Sa façon de cultiver lui permet aussi de limiter ses passages en tracteur à trois ou quatre par an, contre une trentaine pour les viticulteurs traditionnels. Une économie de temps et de carburant. Alors pourquoi tous les vignerons n’adoptent pas la méthode de Bruno Schloegel ? « Parce qu’on a un rendement trois à quatre fois inférieur », répond t-il, un sourire au coin des lèvres. Et parce qu’il faut aussi du courage pour se lancer dans cette culture innovante. Il est le seul dans le village à travailler de cette façon. Et si avec le temps les gens du village « ont pigé », il doit se battre pour garder ses appellations. « On me reproche de faire du vin différent, qui ne respecte pas le cahier des charges établi par les vignerons.
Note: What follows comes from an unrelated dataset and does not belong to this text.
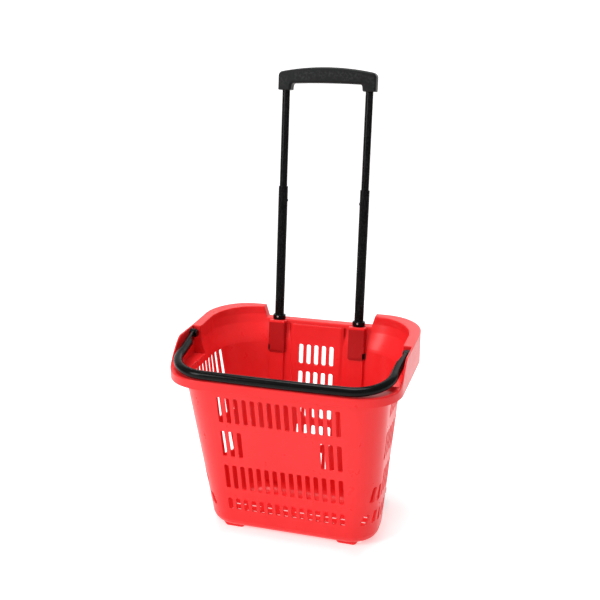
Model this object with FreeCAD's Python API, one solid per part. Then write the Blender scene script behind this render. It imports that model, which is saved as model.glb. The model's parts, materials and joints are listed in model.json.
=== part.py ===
import FreeCAD, Part
import math
import os

# Rolling shopping basket with a two-stage pull-up handle.  Millimetres.
# Z is up, the front wall faces -Y, the handle and the wheels are at +Y, X is across the width.
# Heights are above the floor.  Depths are written from the middle of the rim, and export()
# then moves everything by Y_SHIFT so that the origin is under the middle of the whole object.

V = FreeCAD.Vector

os.makedirs("parts", exist_ok=True)

# ---------------------------------------------------------------- driving dimensions
Y_SHIFT = -28.04

# basket wall
WALL = 3.0
FLOOR_Z = 3.0
SIDE_HALF = 183.0
SIDE_DRAFT = 0.078
SIDE_REF_Z = 60.5
FRONT_Y = -114.4
FRONT_DRAFT = -0.20
FRONT_REF_Z = 191.5
BACK_Y = 133.7
BACK_REF_Z = 291.5

# rim
RIM_HALF = 233.0
RIM_HALF_DEPTH = 174.5
RIM_R_FRONT = 84.5
RIM_R_BACK = 91.0
SKIRT_Z = 351.5
FRONT_RIM_Z = 369.5
SIDE_RIM_Z = 414.5
HIGH_RIM_Z = 418.6
RIM_DROP_Y = (-54.0, -122.0)
RIM_RISE_Y = (20.0, 165.0)
LIP_WIDTH = 17.0
LIP = 3.0
SEAT_Y = (-108.0, 5.0)
SEAT_Z = 353.5
NOTCH_Z = 394.4
NOTCH_HALF = 117.0
NOTCH_HALF_TOP = 126.0

# handle posts
TILT = 7.0
POST_X = 89.0
POST_Y = 155.4
POST_Z = 396.1
FIXED_R = 12.0
FIXED_BORE_R = 10.8
FIXED_LENGTH = 355.0
STAGE1_R = 10.0
STAGE1_BORE_R = 9.0
STAGE1_BOTTOM = -50.0
STAGE1_TOP = 285.2
STAGE2_R = 8.0
STAGE2_BORE_R = 7.0
STAGE2_BOTTOM = 225.0
STAGE2_TOP = 517.0
SLIDE_GAP = 0.08

# grip
GRIP_T = 487.5
GRIP_HALF = 104.0
GRIP_DEPTH = 27.0

# bail
BAIL_R = 9.0
BAIL_PIVOT_Y = -8.0
BAIL_PIVOT_Z = 402.5
BAIL_REACH = 159.8
BAIL_ARM_X = 219.5
BAIL_CORNER_X = 142.0
BAIL_CORNER_R = 73.0
BAIL_DROP = 8.4
BAIL_PIN_R = 4.0
BAIL_EYE = (218.8, 229.6)
PIN_GAP = 0.06

# wheels
WHEEL_R = 32.0
WHEEL_WIDTH = 22.0
WHEEL_X = 144.0
AXLE_R = 4.0
AXLE_Y = 119.0
AXLE_Z = 32.0
AXLE_HALF = 165.0
FIN = 3.5
FIN_GAP = 3.5

SIDES = (("left", -1.0), ("right", 1.0))


# ---------------------------------------------------------------- helpers
def box(x0, x1, y0, y1, z0, z1):
    return Part.makeBox(x1 - x0, y1 - y0, z1 - z0, V(x0, y0, z0))


def cyl(r, h, base, axis):
    return Part.makeCylinder(r, h, base, axis)


def tube(r_out, r_in, z0, z1, x=0.0):
    outer = cyl(r_out, z1 - z0, V(x, 0, z0), V(0, 0, 1))
    return outer.cut(cyl(r_in, z1 - z0 + 2.0, V(x, 0, z0 - 1.0), V(0, 0, 1)))


def arc(a, m, b):
    return Part.Arc(a, m, b).toShape()


def line(a, b):
    return Part.LineSegment(a, b).toShape()


def polygon(points):
    return Part.Face(Part.makePolygon(list(points) + [points[0]]))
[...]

Mes vignes poussent ici, je ne rajoute rien dans mes vins, alors je ne vois pas pourquoi je n’aurais pas le droit de dire que c’est un vin d’Alsace ! », s’emporte le sexagénaire.
Singularités vigneronnes
C’est qu’il applique le « laisser faire » jusque dans ses caves, ce qui ne correspond pas aux méthodes traditionnelles. Son vin n’est ni filtré ni sulfité et fermente naturellement dans les cuves et tonneaux. « Ca donne des vins très particuliers, souvent peu sucrés et avec des arômes poivrés et épicés. Mais dès qu’on a des pratiques différentes, ça brusque les gens », regrette Bruno Schloegel. Il faut dire que la fabrication de vin Alsacien est très surveillée. Si le produit fini ne correspond pas aux critères de goûts et de couleurs censés définir tel ou tel type de vin, celui-ci ne pourra pas être catalogué comme « vin d’Alsace » mais deviendra un « vin de France ». Une étiquette qui sonne comme un échec pour la plupart des vignerons, et particulièrement pour Bruno Schloegel qui a choisi de cultiver toutes ses vignes à Wolxheim par amour pour son village natal.
D’un autre côté, les singularités du vin Bruno Schloegel lui valent également une reconnaissance internationale. Il travaille régulièrement avec des clients japonais et chinois. De quoi faire grimper son empreinte carbone, après toute une vie à tenter de la réduire au minimum.